Shop for organic farm produce like spices and honey, fragrant oils like eucalyptus and lavender, homemade wines and passion fruit, peach and plum jams and beeswax, chocolates and cheese, special flaky crisp Ooty Varkey, scarves, jumpers, shawls and shoes, shadow worked bedcovers, handlooms and woodwork of Ireland and Belgium. Handmade antiques, tribal jewellery and handicrafts are a must buy.
Coonoor’s festivals are mostly associated with nature and the traditional background of the town. There are annual shows that celebrate what makes Coonoor a grand tourist town. There are fruit and vegetable shows, tea and tourism festivals, spices, roses and flower shows that highlight the charm of the hill station. Tribal festivals like the Badagas’ Hethai Habba for their deity Hethe also enliven the cultural atmosphere of Coonoor.
There are ample places for a relaxing unwind after a day of exploring the townside. Most of the hotels serve drinks and the commercial market places retain their business till late at night, with shoppers bustling around with their shopping bags. There are roadside musical programmes that could also keep you entertained. Coonoor offers some great places where you can go on a trek with a camping kit thrown in.
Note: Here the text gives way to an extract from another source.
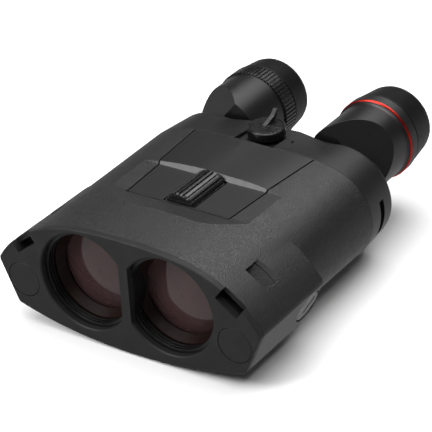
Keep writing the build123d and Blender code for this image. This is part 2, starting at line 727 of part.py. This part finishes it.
GUIDE_X, GUIDE_Z, GUIDE_R = 5.5, -6.0, 1.2
CARRIAGE_START, CARRIAGE_END = 50.0, 54.0
NUT_START, NUT_END = 75.0, 77.5
with BuildPart() as focus_carriage:
    with BuildSketch(station(CARRIAGE_START)):
        with Locations((OBJECTIVE_X, 0), (-OBJECTIVE_X, 0)):
            Circle(13.5)
        with Locations((0, -1.5)):
            Rectangle(22, 15)
        with Locations((OBJECTIVE_X, 0), (-OBJECTIVE_X, 0)):
            Circle(12.05, mode=Mode.SUBTRACT)
        with Locations((GUIDE_X, GUIDE_Z), (-GUIDE_X, GUIDE_Z)):
            Circle(GUIDE_R + PIVOT_FIT, mode=Mode.SUBTRACT)
    extrude(amount=CARRIAGE_START - CARRIAGE_END)
    add(slab(4, CARRIAGE_END - 1, NUT_END, 2.4, 5.4))
    add(slab(4, NUT_START, NUT_END, 2.4, 20.6))
    add(rod(0, ROLLER_Z, 70, 80, SHAFT_R + PIVOT_FIT), mode=Mode.SUBTRACT)
    add(slab(SHAFT_R + PIVOT_FIT, 70, 80, ROLLER_Z, 24), mode=Mode.SUBTRACT)
keep(focus_carriage, "focus_carriage")
keep_pair(glass(OBJECTIVE_X, 0, 12.0, (51.2, 52.8), (1.0, 1.0)), "focusing_lens")


# --- frame inside the body -------------------------------------------------

BULKHEADS = [(20.2, 22.2, 20.0), (38.6, 40.6, 14.5), (82.2, 84.2, 12.0)]
DECK_TOP, DECK_BOTTOM = -19.5, -21.5
PAD_X = 30.0              # feet that stand on the lower shell
PRISM_REST = -14.05       # top of the pads that the prism blocks stand on
with BuildPart() as chassis:
    add(slab(42, BULKHEADS[0][0], 122, DECK_BOTTOM, DECK_TOP))
    for start, end, hole in BULKHEADS:
        with BuildSketch(station(start)):
            with Locations((0, 0.5)):
                Rectangle(120, 44)
            with Locations((OBJECTIVE_X, 0), (-OBJECTIVE_X, 0)):
                Circle(hole, mode=Mode.SUBTRACT)
        extrude(amount=start - end)
    for x in (-PAD_X, PAD_X):
        add(bar(x, -23, 28, 36, 8, 6))
        add(bar(x, -23, 90, 98, 8, 6))
        add(bar(x - math.copysign(1.5, x), (DECK_TOP + PRISM_REST) / 2, 88, 114, 34, PRISM_REST - DECK_TOP))
    add(SHELL_INNER_CLEAR, mode=Mode.INTERSECT)
    add(slab(40, 103, 122, DECK_BOTTOM, DECK_TOP))
    add(slab(35, 100, 114, DECK_TOP - 0.5, PRISM_REST))
    for side in (-1, 1):
        for low, high in ((-19.2, -17.4), (17.4, 19.2)):
            add(bar(side * OBJECTIVE_X, (low + high) / 2, 33.6, 38.7, 6, high - low))
        add(bar(side * 41.0, -8.5, 25.5, 31.5, 2.8, 24))
    with BuildSketch(Plane.YZ.offset(-60)):
        with Locations((FRONT + PITCH_DEPTH, AXIS_Z)):
            Circle(PIVOT_R + PIVOT_FIT)
    extrude(amount=120, mode=Mode.SUBTRACT)
    with BuildSketch(level(-YAW_HALF - 0.3)):
        with Locations((OBJECTIVE_X, FRONT + YAW_DEPTH), (-OBJECTIVE_X, FRONT + YAW_DEPTH)):
            Circle(YAW_PIVOT_R + PIVOT_FIT)
    extrude(amount=2 * YAW_HALF + 0.6, mode=Mode.SUBTRACT)
    add(both_sides(tube_rod(TUBE_OUTER_R + 0.3, -5, TUBE_LENGTH + 6)), mode=Mode.SUBTRACT)
    add(both_sides(strap_envelope(0.3)), mode=Mode.SUBTRACT)
    for x in (-GUIDE_X, GUIDE_X):
        add(rod(x, GUIDE_Z, 40.4, 82.4, GUIDE_R))
keep(chassis, "chassis")

PRISM_WIDTH, PRISM_DEPTH, PRISM_HEIGHT = 37, 30, 28
with BuildPart() as prism_block:
    with BuildSketch(level(PRISM_REST + GLASS_CLEAR)):
        with Locations((28.5, FRONT + 101)):
            Rectangle(PRISM_WIDTH, PRISM_DEPTH)
    extrude(amount=PRISM_HEIGHT)
    chamfer(prism_block.edges().filter_by(Axis.Z), 3)
keep_both(prism_block, "prism_blocks")

with BuildPart() as control_board:
    add(slab(24, 30, 80, -24.4, -23.2))
    for x, depth, across in ((-12, 38, 8), (9, 40, 5), (-14, 70, 6), (13, 68, 9)):
        add(bar(x, -22.7, depth - across / 2, depth + across / 2, across, 1.1))
    with BuildSketch(level(-26)):
        with Locations((0, FRONT + BUSH_DEPTH)):
            Circle(8.3)
    extrude(amount=6, mode=Mode.SUBTRACT)
keep(control_board, "control_board")


# --- lock discs on the side blocks ------------------------------------------

SLOT_TURN = 50            # the coin slot's slope on the face
with BuildPart() as side_lock:
    add(port_rod(PORT_R - 0.9, -0.25, -SKIN))
    chamfer(side_lock.edges().group_by(Axis.X)[-1], 0.3)
    add(port_rod(LOCK_SHAFT_R, -SKIN, -3.9))
    with BuildSketch(side_plane(1, PORT_DROP, PORT_DEPTH)):
        with Locations(Location((1.4, 0, 0), (0, 0, SLOT_TURN))):
            Rectangle(8.5, 1.4)
    extrude(amount=-1.0, mode=Mode.SUBTRACT)
keep_pair(side_lock, "side_lock")


# --- mode dial ---------------------------------------------------------------

def upright(radius, low, high):
    """Cylinder standing on the dial's axis."""
    with BuildPart() as post:
        with BuildSketch(level(low)):
            with Locations((0, FRONT + DIAL_DEPTH)):
                Circle(radius)
        extrude(amount=high - low)
    return post


HUB_T = 0.3               # thin hub that the grip stands on
with BuildPart() as mode_dial:
    add(upright(DIAL_R, DIAL_BOTTOM, DIAL_TOP).part)
    chamfer(mode_dial.edges(), 0.5)
    with BuildSketch(level(DIAL_TOP)):
        with Locations((0, FRONT + DIAL_DEPTH)):
            Circle(DIAL_R - 1.0)
            Circle(DIAL_R - 1.4, mode=Mode.SUBTRACT)
        with Locations((5.9, FRONT + DIAL_DEPTH + 0.8)):
            Rectangle(3.6, 0.5)
    extrude(amount=-0.3, mode=Mode.SUBTRACT)
    add(upright(DIAL_BORE - PIVOT_FIT, 15.0, DIAL_BOTTOM + 0.2).part)
    add(upright(1.9, DIAL_TOP - 0.1, DIAL_TOP + HUB_T).part)
keep(mode_dial, "mode_dial")

GRIP_HALF = 1.05
GRIP = [(113.3, DIAL_TOP + HUB_T), (121.0, DIAL_TOP + HUB_T), (122.6, 30.2), (124.4, 33.4),
        (123.2, 33.4), (120.6, 31.2), (114.2, 29.3)]
with BuildPart() as dial_grip:
    with BuildSketch(Plane.YZ.offset(-GRIP_HALF)):
        with BuildLine():
            Polyline(*[(FRONT + depth, AXIS_Z + z) for depth, z in GRIP], close=True)
        make_face()
    extrude(amount=2 * GRIP_HALF)
    fillet(dial_grip.edges().filter_by(Axis.X), 0.25)
keep(dial_grip, "dial_grip")


# --- eyepiece turrets ----------------------------------------------------------

FLAT_DEPTH, FLAT_ACROSS, FLAT_UP = 122.4, 0.8, 0.7    # the slanted front flat
BARREL_END = 154.0
TUBE_END = 173.5
PRISM_W = 11.0
LINK = math.hypot(EYE_X - TURRET_X, EYE_Z - TURRET_Z)
LINK_TURN = math.degrees(math.atan2(EYE_Z - TURRET_Z, EYE_X - TURRET_X))
LINK_X, LINK_Z = (EYE_X + TURRET_X) / 2, (EYE_Z + TURRET_Z) / 2

flat_normal = Vector(-FLAT_ACROSS, 1, -FLAT_UP).normalized()
flat_point = (33.55, FRONT + FLAT_DEPTH, AXIS_Z + 10.25)
with BuildPart() as turret:
    add(rod(EYE_X, EYE_Z, BARREL_START, BARREL_END, BARREL_R))
    with BuildSketch(Plane(origin=flat_point, x_dir=(1, FLAT_ACROSS, 0), z_dir=flat_normal)):
        Rectangle(90, 90)
    extrude(amount=-60, mode=Mode.SUBTRACT)
    add(rod(TURRET_X, TURRET_Z, 127.4, 134.0, 17.5))
    add(rod(TURRET_X, TURRET_Z, 133.0, 149.5, 9.0))
    add(rod(TURRET_X, TURRET_Z, 122.9, 128.0, NECK_R))
    add(rod(EYE_X, EYE_Z, 150, TUBE_END, EYE_TUBE_R))
    add(rod(TURRET_X, TURRET_Z, 122, 135, 11.0), mode=Mode.SUBTRACT)
    add(bar(LINK_X, LINK_Z, 134.8, 146.2, LINK + PRISM_W + 0.4, PRISM_W + 0.4, LINK_TURN),
        mode=Mode.SUBTRACT)
    add(rod(EYE_X, EYE_Z, 146, 165.9, 10.0), mode=Mode.SUBTRACT)
    add(rod(EYE_X, EYE_Z, 165.8, 175, 11.05), mode=Mode.SUBTRACT)
    add(rod(EYE_X, EYE_Z, 170, 175, 13.2), mode=Mode.SUBTRACT)

with BuildPart() as turret_left:
    add(turret.part)
    flare = [(152.6, BARREL_R - 1), (152.6, BARREL_R), (153.4, BARREL_R + 0.25),
             (BARREL_END, BARREL_R + 0.7), (BARREL_END, BARREL_R - 1)]
    add(turned(EYE_X, EYE_Z, flare).part)
keep(turret_left, "turret_left")
with BuildPart() as turret_right:
    mirror(turret.part, about=Plane.YZ)
keep(turret_right, "turret_right")

with BuildPart() as rhomboid_prism:
    add(bar(LINK_X, LINK_Z, 135, 146, LINK + PRISM_W, PRISM_W, LINK_TURN))
keep_pair(rhomboid_prism, "rhomboid_prism")

keep_pair(glass(EYE_X, EYE_Z, 11.0, (167.0, 168.4), (1.0, 1.0)), "eye_lens")

SLEEVE_BORE = EYE_TUBE_R + 0.05
red_profile = [(154.1, SLEEVE_BORE), (154.1, 19.7), (154.5, 20.2), (155.0, 20.3),
               (155.0, SLEEVE_BORE)]
keep(turned(EYE_X, EYE_Z, red_profile), "red_ring")
band_profile = [(155.05, SLEEVE_BORE), (155.05, 20.0), (155.35, 20.3), (160.0, 20.3),
                (160.3, 20.0), (160.3, SLEEVE_BORE)]
keep(turned(EYE_X, EYE_Z, band_profile), "eyepiece_band")

DIOPTER_R, DIOPTER_RIBS = 19.8, 64
DIOPTER_START, DIOPTER_WIDTH = 154.2, 8.7
with BuildPart() as diopter_ring:
    with BuildSketch(station(DIOPTER_START)):
        with Locations((-EYE_X, EYE_Z)):
            Circle(DIOPTER_R)
            Circle(EYE_TUBE_R + RUNNING_FIT, mode=Mode.SUBTRACT)
    extrude(amount=-DIOPTER_WIDTH)
    chamfer(diopter_ring.edges().filter_by(GeomType.CIRCLE).group_by(SortBy.RADIUS)[-1], 0.25)
    with BuildSketch(station(DIOPTER_START)):
        with Locations((-EYE_X, EYE_Z)):
            with PolarLocations(DIOPTER_R, DIOPTER_RIBS):
                Rectangle(1.3, 0.85)
    extrude(amount=-DIOPTER_WIDTH, mode=Mode.SUBTRACT)
keep(diopter_ring, "diopter_ring")

GUIDE_START, GUIDE_END = 163.4, 165.8
GUIDE_RING_R = 16.3
guide_profile = [(GUIDE_START, EYE_TUBE_R + RUNNING_FIT), (GUIDE_START, GUIDE_RING_R),
                 (GUIDE_END, GUIDE_RING_R), (GUIDE_END, EYE_TUBE_R + RUNNING_FIT)]
keep_pair(turned(EYE_X, EYE_Z, guide_profile), "eyecup_guide")


def eyecup(side, start, radius):
    """Rubber cup with a rolled rim; the bore runs on the guide ring."""
    bore = GUIDE_RING_R + RUNNING_FIT
    outline = [(start, bore), (start, radius - 0.4), (start + 0.5, radius),
               (LENGTH - 3.0, EYECUP_RIM_R + 0.4), (LENGTH - 1.2, EYECUP_RIM_R - 0.2),
               (LENGTH, EYECUP_RIM_R - 1.4), (LENGTH, 15.2), (LENGTH - 0.7, 14.5),
               (LENGTH - 3.2, 14.5), (LENGTH - 3.9, bore - 0.8), (LENGTH - 3.9, bore)]
    return turned(side * EYE_X, EYE_Z, outline)


keep(eyecup(1, 160.6, 20.0), "eyecup_left")
keep(eyecup(-1, 163.2, 19.5), "eyecup_right")
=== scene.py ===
import json
import math
import bpy
from mathutils import Matrix, Vector


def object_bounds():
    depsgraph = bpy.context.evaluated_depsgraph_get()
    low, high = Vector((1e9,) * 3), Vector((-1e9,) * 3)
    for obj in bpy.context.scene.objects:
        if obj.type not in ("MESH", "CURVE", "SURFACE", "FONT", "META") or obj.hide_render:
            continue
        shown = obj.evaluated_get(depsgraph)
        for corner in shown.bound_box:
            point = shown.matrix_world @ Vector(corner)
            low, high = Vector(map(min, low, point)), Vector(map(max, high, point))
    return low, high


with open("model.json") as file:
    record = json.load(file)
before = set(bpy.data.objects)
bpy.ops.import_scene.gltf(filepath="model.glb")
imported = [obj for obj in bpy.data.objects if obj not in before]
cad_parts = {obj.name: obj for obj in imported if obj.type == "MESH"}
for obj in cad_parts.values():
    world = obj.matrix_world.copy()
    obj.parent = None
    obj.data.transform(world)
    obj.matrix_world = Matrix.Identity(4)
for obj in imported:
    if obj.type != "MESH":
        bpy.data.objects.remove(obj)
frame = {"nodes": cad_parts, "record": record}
cad_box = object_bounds()

MM = 0.001
CAMERA_PLACE = (0.4584, -0.6655, 0.4844)
CAMERA_AZIMUTH, CAMERA_ELEVATION, CAMERA_ROLL = (math.radians(a) for a in (35.31, 29.65, 3.70))
CAMERA_LENS = 169.5
FLOOR_HALF = 6.0
FLOOR_GAP = 0.2 * MM      # the floor lies just under the part


# --- camera ------------------------------------------------------------------

def add_camera():
    """The photograph's viewpoint: above the user's left front corner, slightly rolled."""
    back = Vector((math.sin(CAMERA_AZIMUTH) * math.cos(CAMERA_ELEVATION),
                   -math.cos(CAMERA_AZIMUTH) * math.cos(CAMERA_ELEVATION),
                   math.sin(CAMERA_ELEVATION)))
    data = bpy.data.cameras.new("camera")
    data.sensor_width = 36.0
    data.lens = CAMERA_LENS
    camera = bpy.data.objects.new("camera", data)
    bpy.context.scene.collection.objects.link(camera)
    upright = (-back).to_track_quat("-Z", "Y").to_matrix()
    turned = upright @ Matrix.Rotation(-CAMERA_ROLL, 3, "Z")
    camera.matrix_world = Matrix.Translation(CAMERA_PLACE) @ turned.to_4x4()
    data.clip_start = 0.05
    data.clip_end = 20.0
    bpy.context.scene.camera = camera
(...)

Resorts that you stay in might arrange for a camp along with a grand barbeque dinner and a campfire.
Coonoor's cuisine is a blend of different flavours. We get south and north Indian meals as well as Italian, Chinese and Continental food. There are bakeries that have existed from the 19th century, so you find a whole lot of English and European influences in the bread and baked food here. If you are looking for the local delicacies of Coonoor, try dishes made of Rajma and Avare bean. Some of the best gastronomical delights you could ever enjoy in Coonoor are pink coconut burfis, parotta with mutton gravy and a cup of Coonoor’s own tea with piping hot puffs, cakes and biscuits on a cold winter evening.